The AI-Crypto Revolution Nobody Saw Coming

Perhaps the most underrated story of the past two years is the convergence of artificial intelligence and blockchain. Decentralized compute networks are letting anyone monetize idle GPU power. AI agents are beginning to execute on-chain transactions autonomously. Verifiable inference proofs are being developed so users can trust that an AI model produced the output it claims to.

These are not science fiction concepts. They are live protocols handling real volume, right now. As AI becomes the dominant narrative of the decade, the crypto industry is positioning itself as the trust layer beneath it. Whoever controls verifiable, censorship-resistant computation will own a critical piece of the future internet.

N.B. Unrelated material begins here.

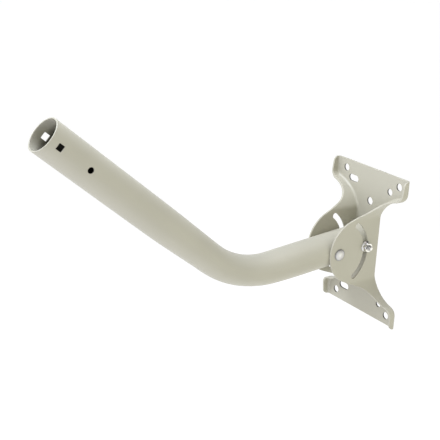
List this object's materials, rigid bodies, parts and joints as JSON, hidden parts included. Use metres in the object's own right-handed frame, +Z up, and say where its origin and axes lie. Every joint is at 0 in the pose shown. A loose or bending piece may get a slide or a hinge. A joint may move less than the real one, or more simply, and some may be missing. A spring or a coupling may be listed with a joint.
{
  "type": "antenna mast mount",
  "caption": "Bent steel J-mount that holds a satellite dish: a tube mast that tilts between the ears of a pressed wall foot and is clamped by bolts.",
  "frame": {"origin": "centre of the foot's back face, the flat face that lies on the wall or roof", "axes": "+Z up along the wall, +Y into the wall, so the mast stands out towards -Y; X across, along the tilt pivot"},
  "size_m": [0.1342, 0.4621, 0.3031],
  "materials": {
    "powder_coat": "semi-gloss powder coat, warm light grey",
    "zinc": "bright zinc plate"
  },
  "bodies": {
    "foot": {"foot_bracket": "powder_coat", "pivot_bolt": "zinc"},
    "mast": {"mast_tube": "powder_coat", "clamp_bolt": "zinc"},
    "pivot_nut": {"pivot_nut": "zinc"},
    "clamp_nut": {"clamp_nut": "zinc"}
  },
  "joints": [
    {"name": "mast_tilt", "type": "hinge", "parent": "foot", "child": "mast", "pos_m": [0, -0.0665, 0], "axis": [1, 0, 0], "range_deg": [-52.8, 42.2]},
    {"name": "pivot_nut_turn", "type": "hinge", "parent": "foot", "child": "pivot_nut", "pos_m": [-0.0235, -0.0665, 0], "axis": [-1, 0, 0], "continuous": true},
    {"name": "clamp_nut_turn", "type": "hinge", "parent": "mast", "child": "clamp_nut", "pos_m": [0.0235, -0.02368, 0.00397], "axis": [1, 0, 0], "continuous": true}
  ]
}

For those asking whether crypto has a future, this convergence offers one of the clearest answers. Blockchains solve problems AI cannot: provenance, payments between machines, and economic coordination without intermediaries. The two technologies are not competing — they are compounding.

What the Critics Get Wrong About Crypto's Future

Most crypto skeptics argue from a fixed mental model. They compare today's market to the speculative peaks of 2021 and conclude that nothing was built. They point to slow transaction speeds and high fees, ignoring the dozens of scaling solutions now in production. They frame volatility as a fatal flaw rather than a feature of an emerging asset class.

The critics who declared crypto dead in 2014, 2018, and 2022 all missed the next leg up. Markets reward those who study cycles, not those who react to headlines.

There are legitimate concerns. Energy use, illicit finance, regulatory uncertainty, and user experience all need serious improvement. The industry is not hiding from these problems — it is actively funding research and engineering to solve them. That is what living technologies do. Dead ones do not get developer conferences with thousands of attendees.

Adoption metrics tell a quieter story than the headlines. Active wallet addresses continue growing. Stablecoin transaction volumes now rival major card networks in certain corridors. On-chain settlement is faster and cheaper than legacy finance for countless use cases. The rails are being laid, brick by brick, regardless of what the charts look like this week.

Key Takeaways

  • Crypto has died before — every prior bear market was followed by a larger bull run driven by real adoption.
  • Institutional infrastructure is deeper than ever, from ETFs to tokenized assets.
  • AI and crypto are converging, creating entirely new markets around decentralized compute and verifiable inference.
  • Legitimate criticisms exist, but they are engineering problems being solved in public.
  • Long-term conviction matters more than short-term price action for anyone serious about the space.

So, is crypto dead? Not even close. It is rebuilding, maturing, and quietly positioning itself for the next decade of the internet. The headlines will keep declaring the end. Builders will keep shipping. And the next cycle, when it arrives, will likely catch the skeptics on the wrong side of history once again.